--- begin EXCERPTED RECORDS ---
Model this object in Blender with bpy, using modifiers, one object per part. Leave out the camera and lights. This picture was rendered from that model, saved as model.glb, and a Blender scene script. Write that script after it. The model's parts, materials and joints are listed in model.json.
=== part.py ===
--- end EXCERPTED RECORDS ---
--- begin EXCERPTED RECORDS ---
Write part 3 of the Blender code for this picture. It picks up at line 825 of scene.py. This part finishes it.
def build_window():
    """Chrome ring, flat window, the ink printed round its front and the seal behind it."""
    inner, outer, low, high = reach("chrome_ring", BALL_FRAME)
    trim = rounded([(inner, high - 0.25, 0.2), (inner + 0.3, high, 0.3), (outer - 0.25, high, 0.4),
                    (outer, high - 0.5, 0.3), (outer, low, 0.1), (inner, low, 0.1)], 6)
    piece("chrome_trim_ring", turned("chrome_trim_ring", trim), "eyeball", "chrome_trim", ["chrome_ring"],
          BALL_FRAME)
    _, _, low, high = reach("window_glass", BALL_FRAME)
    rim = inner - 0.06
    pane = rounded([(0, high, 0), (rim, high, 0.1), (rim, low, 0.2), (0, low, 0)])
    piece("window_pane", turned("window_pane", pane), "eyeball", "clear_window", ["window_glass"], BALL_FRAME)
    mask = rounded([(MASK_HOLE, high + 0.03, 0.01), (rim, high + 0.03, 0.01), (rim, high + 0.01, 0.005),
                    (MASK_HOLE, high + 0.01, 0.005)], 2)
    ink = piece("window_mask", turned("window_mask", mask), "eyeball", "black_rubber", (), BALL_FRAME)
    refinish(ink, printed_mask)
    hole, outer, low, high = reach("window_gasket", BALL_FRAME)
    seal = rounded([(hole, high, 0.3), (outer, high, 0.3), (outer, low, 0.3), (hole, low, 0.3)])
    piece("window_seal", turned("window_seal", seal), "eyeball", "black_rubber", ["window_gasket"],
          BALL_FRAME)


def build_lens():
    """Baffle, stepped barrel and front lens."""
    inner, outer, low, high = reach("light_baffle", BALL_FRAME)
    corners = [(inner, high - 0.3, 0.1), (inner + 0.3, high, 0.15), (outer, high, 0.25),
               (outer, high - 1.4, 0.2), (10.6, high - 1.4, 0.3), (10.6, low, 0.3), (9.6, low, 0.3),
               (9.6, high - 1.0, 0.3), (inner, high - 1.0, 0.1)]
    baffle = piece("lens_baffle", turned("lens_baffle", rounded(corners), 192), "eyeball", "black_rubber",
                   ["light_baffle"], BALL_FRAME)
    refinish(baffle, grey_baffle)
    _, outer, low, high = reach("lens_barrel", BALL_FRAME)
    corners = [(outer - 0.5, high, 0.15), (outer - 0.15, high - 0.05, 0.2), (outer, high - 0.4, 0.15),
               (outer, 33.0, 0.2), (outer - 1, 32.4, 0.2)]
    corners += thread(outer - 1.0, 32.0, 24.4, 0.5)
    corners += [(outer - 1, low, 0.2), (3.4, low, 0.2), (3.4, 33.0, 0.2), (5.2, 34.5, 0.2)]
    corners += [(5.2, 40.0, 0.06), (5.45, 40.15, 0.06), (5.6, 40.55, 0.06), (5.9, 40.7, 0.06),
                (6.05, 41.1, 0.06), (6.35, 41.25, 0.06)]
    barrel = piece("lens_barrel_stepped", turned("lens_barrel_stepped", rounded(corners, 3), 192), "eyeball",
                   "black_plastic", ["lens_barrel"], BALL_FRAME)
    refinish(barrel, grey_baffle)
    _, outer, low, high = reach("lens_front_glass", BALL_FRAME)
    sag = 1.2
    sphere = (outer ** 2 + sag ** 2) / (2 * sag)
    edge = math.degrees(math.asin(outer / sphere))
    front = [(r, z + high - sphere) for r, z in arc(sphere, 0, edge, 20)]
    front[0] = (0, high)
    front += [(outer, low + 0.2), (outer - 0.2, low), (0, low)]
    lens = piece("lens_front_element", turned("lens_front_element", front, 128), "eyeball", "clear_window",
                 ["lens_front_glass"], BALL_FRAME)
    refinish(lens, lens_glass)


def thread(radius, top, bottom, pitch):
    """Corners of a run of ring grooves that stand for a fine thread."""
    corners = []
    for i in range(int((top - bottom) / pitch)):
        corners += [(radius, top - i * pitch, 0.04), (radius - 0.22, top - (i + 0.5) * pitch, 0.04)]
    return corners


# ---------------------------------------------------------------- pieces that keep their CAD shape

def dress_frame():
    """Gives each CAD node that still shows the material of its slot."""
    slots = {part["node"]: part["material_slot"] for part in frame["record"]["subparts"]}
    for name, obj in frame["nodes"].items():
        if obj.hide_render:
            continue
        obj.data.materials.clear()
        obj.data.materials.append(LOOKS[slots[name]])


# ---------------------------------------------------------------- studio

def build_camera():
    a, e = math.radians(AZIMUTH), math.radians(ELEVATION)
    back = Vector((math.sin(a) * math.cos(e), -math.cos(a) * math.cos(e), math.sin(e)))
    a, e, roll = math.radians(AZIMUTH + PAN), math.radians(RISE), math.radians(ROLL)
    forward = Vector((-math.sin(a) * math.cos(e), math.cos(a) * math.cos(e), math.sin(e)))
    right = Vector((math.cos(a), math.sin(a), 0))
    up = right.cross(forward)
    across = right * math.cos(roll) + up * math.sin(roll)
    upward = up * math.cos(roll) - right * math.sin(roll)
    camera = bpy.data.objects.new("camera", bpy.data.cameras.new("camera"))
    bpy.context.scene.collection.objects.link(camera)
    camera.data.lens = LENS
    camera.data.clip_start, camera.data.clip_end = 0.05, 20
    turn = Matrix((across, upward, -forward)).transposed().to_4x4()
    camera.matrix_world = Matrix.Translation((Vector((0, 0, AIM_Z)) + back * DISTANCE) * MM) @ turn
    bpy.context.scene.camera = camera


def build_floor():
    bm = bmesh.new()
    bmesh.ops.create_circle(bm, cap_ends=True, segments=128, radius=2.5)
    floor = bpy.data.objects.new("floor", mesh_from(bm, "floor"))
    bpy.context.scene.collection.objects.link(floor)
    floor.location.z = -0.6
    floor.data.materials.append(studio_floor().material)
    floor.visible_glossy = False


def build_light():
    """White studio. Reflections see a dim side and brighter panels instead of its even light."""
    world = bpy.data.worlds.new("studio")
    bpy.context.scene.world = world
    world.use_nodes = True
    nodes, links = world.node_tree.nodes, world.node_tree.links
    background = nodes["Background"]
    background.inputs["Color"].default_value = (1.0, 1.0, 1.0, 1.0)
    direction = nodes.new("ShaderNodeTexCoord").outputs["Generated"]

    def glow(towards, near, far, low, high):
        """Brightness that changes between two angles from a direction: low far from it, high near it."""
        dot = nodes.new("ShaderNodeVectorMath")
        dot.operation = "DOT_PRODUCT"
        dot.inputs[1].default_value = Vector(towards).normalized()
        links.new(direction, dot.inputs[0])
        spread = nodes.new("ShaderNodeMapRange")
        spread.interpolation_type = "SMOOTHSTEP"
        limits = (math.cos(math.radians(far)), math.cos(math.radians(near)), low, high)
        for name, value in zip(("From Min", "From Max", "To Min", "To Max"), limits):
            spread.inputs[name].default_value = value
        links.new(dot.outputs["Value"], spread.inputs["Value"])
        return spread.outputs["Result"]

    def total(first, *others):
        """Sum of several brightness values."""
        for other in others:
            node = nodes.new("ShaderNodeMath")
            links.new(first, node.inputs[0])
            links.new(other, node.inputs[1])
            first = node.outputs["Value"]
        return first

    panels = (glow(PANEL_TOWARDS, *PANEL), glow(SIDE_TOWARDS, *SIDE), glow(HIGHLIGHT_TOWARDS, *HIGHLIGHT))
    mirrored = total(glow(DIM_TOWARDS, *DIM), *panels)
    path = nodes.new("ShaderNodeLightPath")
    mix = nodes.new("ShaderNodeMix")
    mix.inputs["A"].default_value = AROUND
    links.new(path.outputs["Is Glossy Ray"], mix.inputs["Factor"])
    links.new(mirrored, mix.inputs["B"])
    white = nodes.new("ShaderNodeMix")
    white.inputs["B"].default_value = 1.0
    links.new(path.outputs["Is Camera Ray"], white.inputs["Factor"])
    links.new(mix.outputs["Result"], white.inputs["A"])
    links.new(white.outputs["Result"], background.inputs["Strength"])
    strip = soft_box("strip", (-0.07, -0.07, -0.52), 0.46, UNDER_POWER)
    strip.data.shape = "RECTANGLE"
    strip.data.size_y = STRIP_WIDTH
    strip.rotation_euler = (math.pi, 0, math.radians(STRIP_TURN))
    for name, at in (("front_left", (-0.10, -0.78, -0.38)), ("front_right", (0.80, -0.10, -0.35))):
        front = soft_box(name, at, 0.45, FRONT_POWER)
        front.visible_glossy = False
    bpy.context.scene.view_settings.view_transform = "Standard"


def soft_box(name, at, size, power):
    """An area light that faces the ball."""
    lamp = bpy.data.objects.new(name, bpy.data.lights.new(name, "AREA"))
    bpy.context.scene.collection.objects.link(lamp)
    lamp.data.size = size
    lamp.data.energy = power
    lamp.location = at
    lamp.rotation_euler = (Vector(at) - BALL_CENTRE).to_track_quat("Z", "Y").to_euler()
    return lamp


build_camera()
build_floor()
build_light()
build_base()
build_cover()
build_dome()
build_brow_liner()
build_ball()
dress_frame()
--- end EXCERPTED RECORDS ---
## STATED PROBLEM
Only lines holding the string "This" are wanted; gather each one from the entries above.

## RESPONSE TO THE TASK
Model this object in Blender with bpy, using modifiers, one object per part. Leave out the camera and lights. This picture was rendered from that model, saved as model.glb, and a Blender scene script. Write that script after it. The model's parts, materials and joints are listed in model.json.
Write part 3 of the Blender code for this picture. It picks up at line 825 of scene.py. This part finishes it.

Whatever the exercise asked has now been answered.